Analysts and investors have questioned the independence of the Tesla board, which includes close business associates and the brother of Elon Musk.  These concerns increased with the 2016 acquisition of Solar City, a troubled company in which Musk held a major stake.  Though the transaction raised numerous potential conflict of interest concerns, the board appeared to do little to exercise oversight of the deal, failing even to convene an independent committee to study the purchase.

More recently, there is little indication of any board concern over Musk’s erratic public behavior, one example of which was an uninvited intervention into the rescue of a Thai soccer team from a flooded cave, and crude remarks about one of the rescuers.  Musk eventually apologized, but investors concerned about “key man risk” should expect the board to demonstrate the same concern.

This is especially true in the context of the method the company selected to disclose this information about plans for a possible buyout (tweet and email).  Was the disclosure approved by the board?  Was it reviewed by counsel? Who did Musk consult before choosing to communicate material information through social media?

With an exit from the public markets, the board may become the sole entity that can exercise oversight over management. Shareholders should expect that the board can demonstrate by its actions that it has the qualifications and the independence to ensure management accountability.

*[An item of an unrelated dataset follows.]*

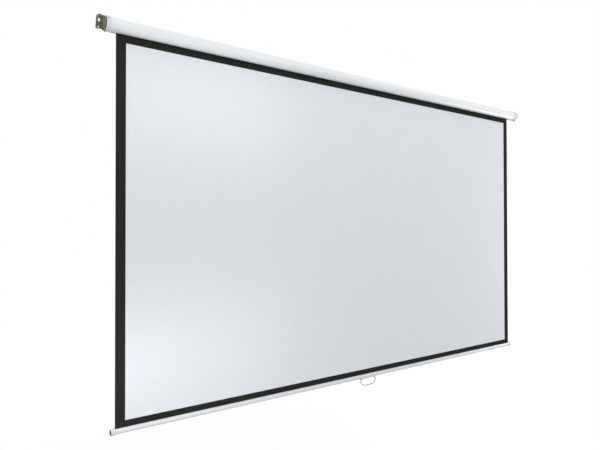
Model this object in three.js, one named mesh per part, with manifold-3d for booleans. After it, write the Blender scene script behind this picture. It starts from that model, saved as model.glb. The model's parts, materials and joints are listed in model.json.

Question 3: Why will a private Tesla be more empowered to execute a long-term strategy than a public Tesla?

Companies adopting governance policy changes that reduce shareholder accountability commonly cite the need to empower management to think for the long term by insulating the company from short-term market pressures.  Most companies also understandably resent short sellers with an incentive to “attack” the company.

While there is often merit to these concerns, shareholders should carefully consider whether they apply in the case of Tesla. Although the company has never made a profit, investors have entrusted the company with a rich valuation even relative to future estimates for profitability.

Investors raise concerns not so much about the company’s strategy but about its failure to deliver on its current production targets for the Model 3.  The core investment issues about Tesla are not long-term vision but the short-term mundane details of manufacturing and supply chain management.

The discipline of the public markets is particularly well-suited to driving management to resolve precisely these kinds of concerns. In particular, institutional investors will insist that the board be able to explain why it thinks it has the ideal management team in place given the company’s current circumstances and how it will ensure that this continues to be true.

If the company believes that its long-term vision is being hampered by investor pressure, shareholders should ask it to articulate how that vision would be better served without shareholder accountability, and what assurances Tesla can provide shareholders that it will manage concerns about production.

Question 4: How will the company address concerns about social responsibility?

Tesla was founded as a mission-related company.  Its goal of mass electrification and automation of transportation has implications for climate change, mobility, urban planning and many other social and environmental issues.  Tesla’s sustainability narrative is a major part of its outsized appeal to investors, employees and customers.  However, the company has also been criticized for certain aspects of its corporate social responsibility.

The company has attracted scrutiny of its safety practices, but has provided far less assurance about its safety practices relative to others in the auto industry. These concerns heighten regulatory risk and reinforce concerns about the quality of its manufacturing capabilities.

Moreover, the manufacture of batteries raises numerous sustainability concerns, including the use of conflict materials, the local environmental impact of battery manufacture, and the working conditions for production and supply chain workers, especially in developing countries.

Tesla investors are engaging with the company on these issues, which have the potential to undermine both the company’s brand and investor confidence in its operational management.  Investors should consider how the absence of these outside voices may impact the company’s commitment to improvement in these areas.

Question 5: What risks or benefits should shareholders consider when locking up capital for six months?

The six-month lock-up envisioned in Musk’s plan lies between the liquidity and orderly price discovery of the public markets and the stability of the private markets, where companies can be assured of their investor base.  A six-month lockup would not allow the investor to respond in a timely fashion to material market events, while potentially exposing the company to widespread periodic selloffs if the company’s circumstances change materially.

Because the proposed structure is highly unusual, shareholders should examine the company’s disclosure about its evaluation of the risks and opportunities related to their approach.  Investors need to assess whether the loss of liquidity and the other risks that investors may encounter are adequately compensated by the $420 share offer.   Shareholders will be interested in which of these issues were considered by the company in setting the deal’s price.